Load the `pandas` and `sqlite3` libraries and establish a connection to `FinalDB.db`

In [24]:
import pandas
import csv, sqlite3
con = sqlite3.connect("FinalDB.db")
cur = con.cursor()

Load the SQL magic module

In [26]:
%load_ext sql

Use `Pandas` to load the data to dataframes.
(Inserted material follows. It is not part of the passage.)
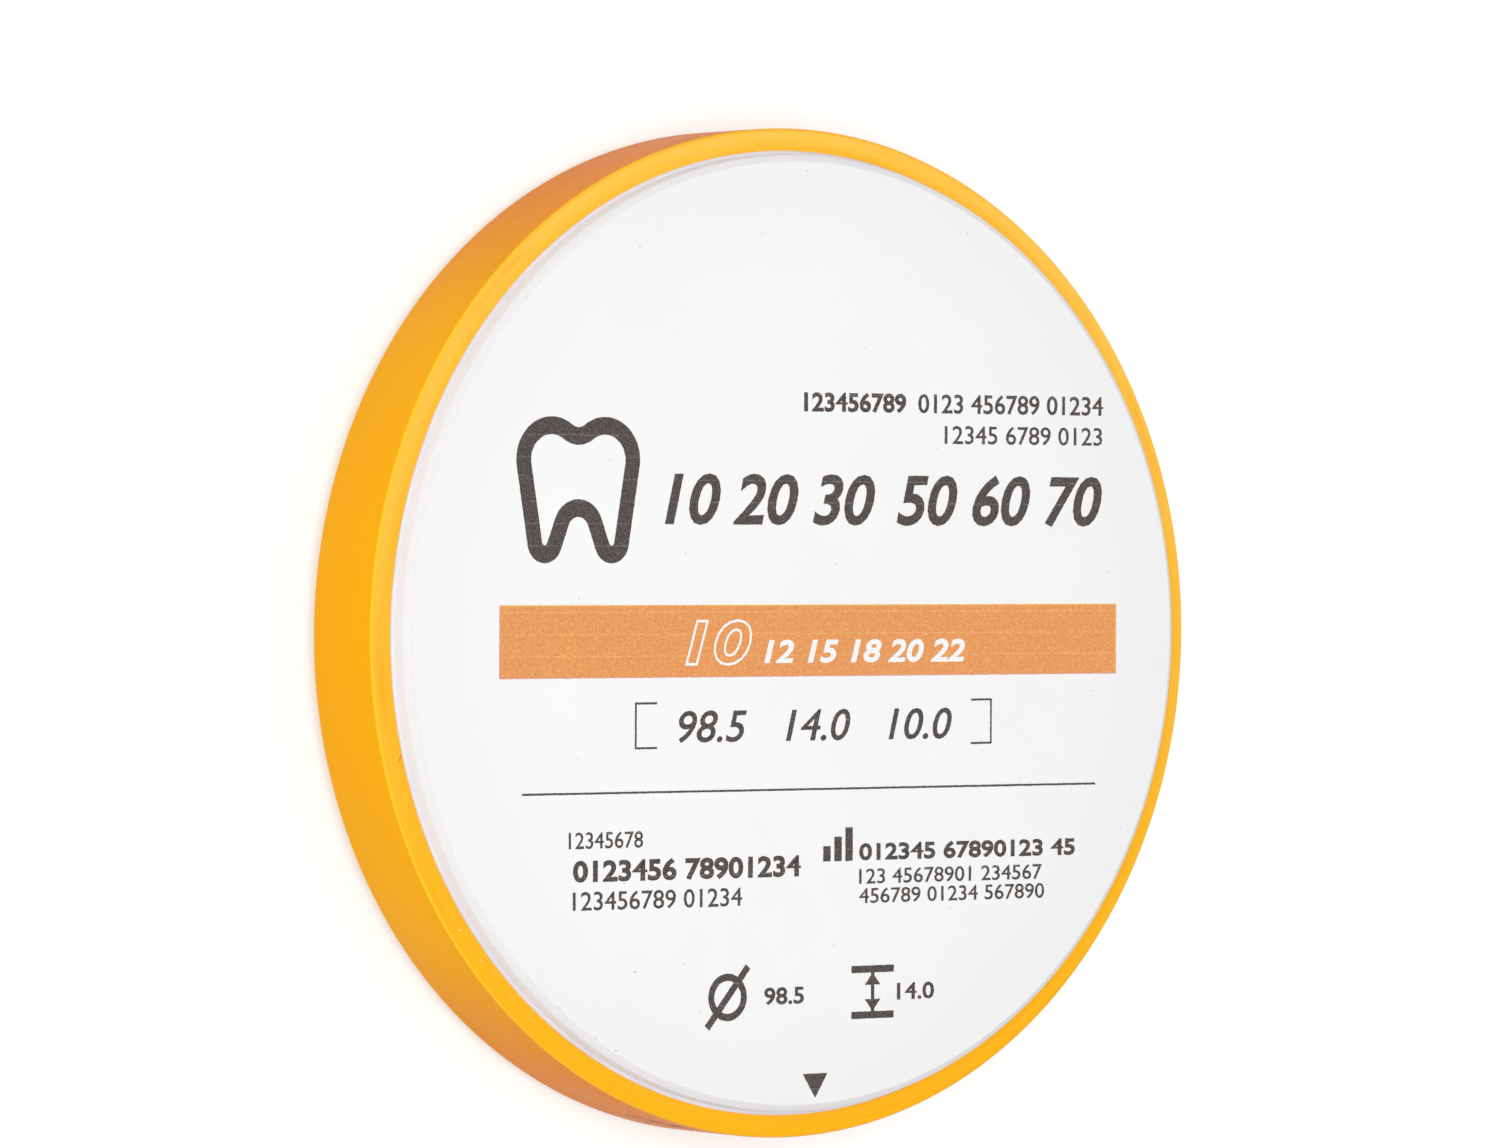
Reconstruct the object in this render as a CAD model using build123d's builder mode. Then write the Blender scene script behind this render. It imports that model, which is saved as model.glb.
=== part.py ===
from build123d import *
import os

# Dental milling disc: a pressed zirconia blank bonded into a moulded collar ring, with its print.
# The disc lies on its back face. Its axis is +Z, its origin is the centre of that face, and the
# print reads along +X with its top towards +Y. All sizes are in millimetres.

# Collar ring: the band that a milling machine's holder grips
collar_diameter = 98.5
collar_height = 10.0
collar_wall = 2.2
collar_edge_radius = 0.3

# Bond: the adhesive between blank and collar, with a hollow surface on each side
bond_gap = 0.45
bond_sag = 0.12

# Blank: pressed zirconia, proud of the collar on both sides, with a chamfer round each face
blank_thickness = 14.0
chamfer_width = 0.65
chamfer_height = 0.5

# Print: thin films of ink on the front face, set a little to the right of its centre
ink_film = 0.02
print_shift = 1.5
line_width = 0.2

# Colour stripe across the middle
stripe_length = 75.0
stripe_height = 7.0
stripe_y = -0.7

# Pair of square brackets under the stripe
bracket_span = 43.4
bracket_height = 4.5
bracket_arm = 2.6
bracket_y = -8.8

# Dividing rule
rule_length = 69.7
rule_y = -15.2

# Filled triangle that points at the edge, used to set the disc square in its holder
arrow_width = 3.0
arrow_height = 2.4
arrow_margin = 0.6

# Outline of a molar tooth, to the left of the headline
tooth_x = -28.4
tooth_y = 13.8
tooth_height = 14.0
tooth_cusp_radius = 4.1
tooth_cusp_pitch = 6.2
tooth_root_radius = 2.0
tooth_root_pitch = 7.8
tooth_notch_radius = 1.2
tooth_stroke = 1.7

# Ascending bars beside the small print on the right
bar_width = 0.9
bar_pitch = 1.35
bar_heights = (1.5, 2.4, 3.3)
bars_x = 0.9
bars_y = -22.3

# Diameter sign and thickness sign in the bottom row, a fixed way in from the edge of the face
sign_stroke = 0.7
sign_row_margin = 10.75
diameter_sign_x = -10.6
diameter_sign_radius = 2.3
diameter_slash_length = 7.6
diameter_slash_angle = 50.0
thickness_sign_x = 7.0
thickness_sign_width = 5.2
thickness_sign_height = 5.2
thickness_shaft_width = 0.4
thickness_head_width = 1.9
thickness_head_height = 1.2

# Sizes that follow from those above
collar_radius = collar_diameter / 2
bore_radius = collar_radius - collar_wall
blank_radius = bore_radius - bond_gap
face_radius = blank_radius - chamfer_width
collar_base = (blank_thickness - collar_height) / 2
collar_top = collar_base + collar_height
sign_row_y = sign_row_margin - face_radius
print_plane = Plane((print_shift, 0, blank_thickness))
tooth_plane = Plane((print_shift + tooth_x, tooth_y, blank_thickness))
diameter_plane = Plane((print_shift + diameter_sign_x, sign_row_y, blank_thickness))
thickness_plane = Plane((print_shift + thickness_sign_x, sign_row_y, blank_thickness))

os.makedirs("parts", exist_ok=True)

# Pressed zirconia blank
with BuildPart() as zirconia_blank:
    with BuildSketch(Plane.XZ):
        with BuildLine():
            Polyline(
                (0, 0),
                (face_radius, 0),
                (blank_radius, chamfer_height),
                (blank_radius, blank_thickness - chamfer_height),
                (face_radius, blank_thickness),
                (0, blank_thickness),
                close=True,
            )
        make_face()
    revolve(axis=Axis.Z)
zirconia_blank.part.label = "zirconia_blank"
export_step(zirconia_blank.part, "parts/zirconia_blank.step")

# Moulded collar ring, rounded along its two outer edges
with BuildPart() as collar_ring:
    with BuildSketch(Plane.XY.offset(collar_base)):
        Circle(collar_radius)
        Circle(bore_radius, mode=Mode.SUBTRACT)
    extrude(amount=collar_height)
    outer_edges = collar_ring.edges().filter_by(GeomType.CIRCLE).group_by(SortBy.RADIUS)[-1]
    fillet(outer_edges, radius=collar_edge_radius)
collar_ring.part.label = "collar_ring"
export_step(collar_ring.part, "parts/collar_ring.step")

# Adhesive that fills the gap, drawn up both walls so that its surfaces sag between them
with BuildPart() as bond_line:
    with BuildSketch(Plane.XZ):
        with BuildLine():
            middle = (blank_radius + bore_radius) / 2
            Line((blank_radius, collar_base), (blank_radius, collar_top))
            ThreePointArc(
                (blank_radius, collar_top),
                (middle, collar_top - bond_sag),
                (bore_radius, collar_top),
            )
            Line((bore_radius, collar_top), (bore_radius, collar_base))
            ThreePointArc(
                (bore_radius, collar_base),
                (middle, collar_base + bond_sag),
                (blank_radius, collar_base),
            )
        make_face()
    revolve(axis=Axis.Z)
bond_line.part.label = "bond_line"
export_step(bond_line.part, "parts/bond_line.step")

# Colour stripe
with BuildPart() as print_stripe:
    with BuildSketch(print_plane):
        with Locations((0, stripe_y)):
            Rectangle(stripe_length, stripe_height)
    extrude(amount=ink_film)
print_stripe.part.label = "print_stripe"
export_step(print_stripe.part, "parts/print_stripe.step")

# Square brackets: a frame of thin line, of which only the two ends stay
with BuildPart() as print_brackets:
    with BuildSketch(print_plane):
        with Locations((0, bracket_y)):
            Rectangle(bracket_span, bracket_height)
            Rectangle(bracket_span - 2 * line_width, bracket_height - 2 * line_width, mode=Mode.SUBTRACT)
            Rectangle(bracket_span - 2 * bracket_arm, bracket_height, mode=Mode.SUBTRACT)
    extrude(amount=ink_film)
print_brackets.part.label = "print_brackets"
export_step(print_brackets.part, "parts/print_brackets.step")

# Dividing rule
with BuildPart() as print_rule:
    with BuildSketch(print_plane):
        with Locations((0, rule_y)):
            Rectangle(rule_length, line_width)
    extrude(amount=ink_film)
print_rule.part.label = "print_rule"
export_step(print_rule.part, "parts/print_rule.step")

# Triangle with its point a fixed margin inside the edge of the face
with BuildPart() as print_arrow:
    with BuildSketch(print_plane):
        arrow_tip_y = arrow_margin - face_radius
        with BuildLine():
            Polyline(
                (0, arrow_tip_y),
                (arrow_width / 2, arrow_tip_y + arrow_height),
                (-arrow_width / 2, arrow_tip_y + arrow_height),
                close=True,
            )
        make_face()
    extrude(amount=ink_film)
print_arrow.part.label = "print_arrow"
export_step(print_arrow.part, "parts/print_arrow.step")

# Tooth outline: half of a molar is a hull round its cusp and its root, then it is mirrored,
# its two notches are rounded and its inside is cut out
with BuildPart() as print_tooth:
    with BuildSketch(tooth_plane) as tooth_outline:
        with Locations((tooth_cusp_pitch / 2, tooth_height / 2 - tooth_cusp_radius)):
            Circle(tooth_cusp_radius)
        with Locations((tooth_root_pitch / 2, tooth_root_radius - tooth_height / 2)):
            Circle(tooth_root_radius)
        make_hull()
        mirror(about=Plane.YZ)
        notches = tooth_outline.vertices().filter_by_position(Axis.X, -line_width, line_width)
        fillet(notches, radius=tooth_notch_radius)
        offset(amount=-tooth_stroke, mode=Mode.SUBTRACT)
    extrude(amount=ink_film)
print_tooth.part.label = "print_tooth"
export_step(print_tooth.part, "parts/print_tooth.step")

# Three bars that step up to the right
with BuildPart() as print_bars:
    with BuildSketch(print_plane):
        for step, height in enumerate(bar_heights):
            with Locations((bars_x + step * bar_pitch, bars_y)):
                Rectangle(bar_width, height, align=(Align.MIN, Align.MIN))
    extrude(amount=ink_film)
print_bars.part.label = "print_bars"
export_step(print_bars.part, "parts/print_bars.step")

# Diameter sign: a ring with a slanting stroke through it
with BuildPart() as print_diameter_sign:
    with BuildSketch(diameter_plane):
        Circle(diameter_sign_radius)
        Circle(diameter_sign_radius - sign_stroke, mode=Mode.SUBTRACT)
        Rectangle(diameter_slash_length, sign_stroke, rotation=diameter_slash_angle)
    extrude(amount=ink_film)
print_diameter_sign.part.label = "print_diameter_sign"
export_step(print_diameter_sign.part, "parts/print_diameter_sign.step")

# Thickness sign: the upper face line, half a shaft and its arrow head, mirrored downwards
with BuildPart() as print_thickness_sign:
    with BuildSketch(thickness_plane):
        head_tip_y = thickness_sign_height / 2 - sign_stroke
        with Locations((0, thickness_sign_height / 2)):
            Rectangle(thickness_sign_width, sign_stroke, align=(Align.CENTER, Align.MAX))
        Rectangle(thickness_shaft_width, head_tip_y, align=(Align.CENTER, Align.MIN))
        with BuildLine():
            Polyline(
                (0, head_tip_y),
                (thickness_head_width / 2, head_tip_y - thickness_head_height),
                (-thickness_head_width / 2, head_tip_y - thickness_head_height),
                close=True,
            )
        make_face()
        mirror(about=Plane.XZ)
    extrude(amount=ink_film)
print_thickness_sign.part.label = "print_thickness_sign"
export_step(print_thickness_sign.part, "parts/print_thickness_sign.step")
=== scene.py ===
import logging
import math
from collections.abc import Iterable
from dataclasses import dataclass
from enum import Enum

import bmesh
import bpy
from mathutils import Matrix, Vector, noise


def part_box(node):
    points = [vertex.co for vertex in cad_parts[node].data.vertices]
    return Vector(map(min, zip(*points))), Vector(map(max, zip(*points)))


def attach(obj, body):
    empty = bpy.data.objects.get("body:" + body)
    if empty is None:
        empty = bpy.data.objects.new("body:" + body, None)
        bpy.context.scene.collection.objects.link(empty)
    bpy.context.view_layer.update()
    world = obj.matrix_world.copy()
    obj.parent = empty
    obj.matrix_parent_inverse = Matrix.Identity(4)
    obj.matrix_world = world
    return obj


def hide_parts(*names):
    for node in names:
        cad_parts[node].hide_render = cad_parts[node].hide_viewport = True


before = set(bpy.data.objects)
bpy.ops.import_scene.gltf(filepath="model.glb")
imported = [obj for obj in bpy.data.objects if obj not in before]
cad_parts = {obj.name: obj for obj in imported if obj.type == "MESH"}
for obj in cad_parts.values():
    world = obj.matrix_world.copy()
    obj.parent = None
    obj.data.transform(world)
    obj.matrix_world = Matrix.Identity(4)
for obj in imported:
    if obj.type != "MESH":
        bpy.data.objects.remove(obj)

# A dental milling disc: a white pressed blank in a yellow collar ring, with a printed face.
# The script works in metres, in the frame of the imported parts: the disc lies on its back face,
# +Z is its axis, +X runs along the lines of print and +Y is towards the top of the print.

MM = 0.001
BODY = "root"

# Points of a mesh that are closer than this are one
WELD = 0.001 * MM
# Two faces that meet at a larger angle than this have a sharp edge between them
SHARP_ANGLE = math.radians(35)
# Patterns that run round the disc's axis are laid out at this radius
RING_RADIUS_MM = 48.0

# Settings that many nodes share, and the sockets of a node that mixes two colours
PLUS, MINUS, TIMES = {"operation": "ADD"}, {"operation": "SUBTRACT"}, {"operation": "MULTIPLY"}
UNSIGNED, LENGTH = {"operation": "ABSOLUTE"}, {"operation": "LENGTH"}
EASED = {"interpolation_type": "SMOOTHSTEP", "clamp": True}
COLOURS = {"data_type": "RGBA"}
FACTOR, UNDER, OVER = 0, 6, 7

# A colour laid over others, with the factors of how much it hides of them. A factor is a node,
# or an eased ramp: what it reads, from where to where, and what it gives at those two ends.
Ramp = tuple[bpy.types.Node | bpy.types.NodeSocket | float, ...]
Layer = tuple[str | bpy.types.Node | Ramp, ...]

log = logging.getLogger("milling_disc")


def linear(hex_colour: str) -> tuple[float, float, float, float]:
    """Turn an sRGB hex colour into a linear colour with full opacity.

    Args:
        hex_colour: the colour, such as "#F3F2F0".

    Returns:
        Red, green, blue and alpha, each from 0 to 1.
    """
    channels = [int(hex_colour[place : place + 2], 16) / 255 for place in (1, 3, 5)]
    curve = [c / 12.92 if c <= 0.04045 else ((c + 0.055) / 1.055) ** 2.4 for c in channels]
    return (curve[0], curve[1], curve[2], 1.0)


def add_node(
    tree: bpy.types.NodeTree, kind: str, settings: dict | None = None, inputs: dict | tuple = ()
) -> bpy.types.Node:
    """Add one node to a node tree, with its settings and links.

    Args:
        tree: the tree that gets the node.
        kind: the node's type name, without its "ShaderNode" prefix.
        settings: attribute names and their values.
        inputs: what goes into its sockets, in order or by socket: a value, another node's
            output, or a node, which gives its first output in use.

    Returns:
        The new node.
    """
    node = tree.nodes.new("ShaderNode" + kind)
    for name, value in (settings or {}).items():
        setattr(node, name, value)
    for socket, value in inputs.items() if isinstance(inputs, dict) else enumerate(inputs):
        if isinstance(value, bpy.types.Node):
            value = next(output for output in value.outputs if output.enabled)
        if isinstance(value, bpy.types.NodeSocket):
            tree.links.new(value, node.inputs[socket])
        else:
            node.inputs[socket].default_value = value
    return node


def placed(name: str, data: bpy.types.ID) -> bpy.types.Object:
    """Put a mesh, a lamp, a lens or words into the scene, at its origin.

    Args:
        name: the object's name.
        data: what the object shows.

    Returns:
        The new object.
    """
    thing = bpy.data.objects.new(name, data)
    bpy.context.scene.collection.objects.link(thing)
    return thing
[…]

Use these dataframes to load data on to the database `FinalDB.db` as required tables.

In [28]:
df1 = pandas.read_csv('ChicagoCensusData.csv')
df1.to_sql("CENSUS_DATA", con, if_exists='replace', index=False,method="multi")

df2 = pandas.read_csv('ChicagoPublicSchools.csv')
df2.to_sql("CHICAGO_PUBLIC_SCHOOLS", con, if_exists='replace', index=False,method="multi")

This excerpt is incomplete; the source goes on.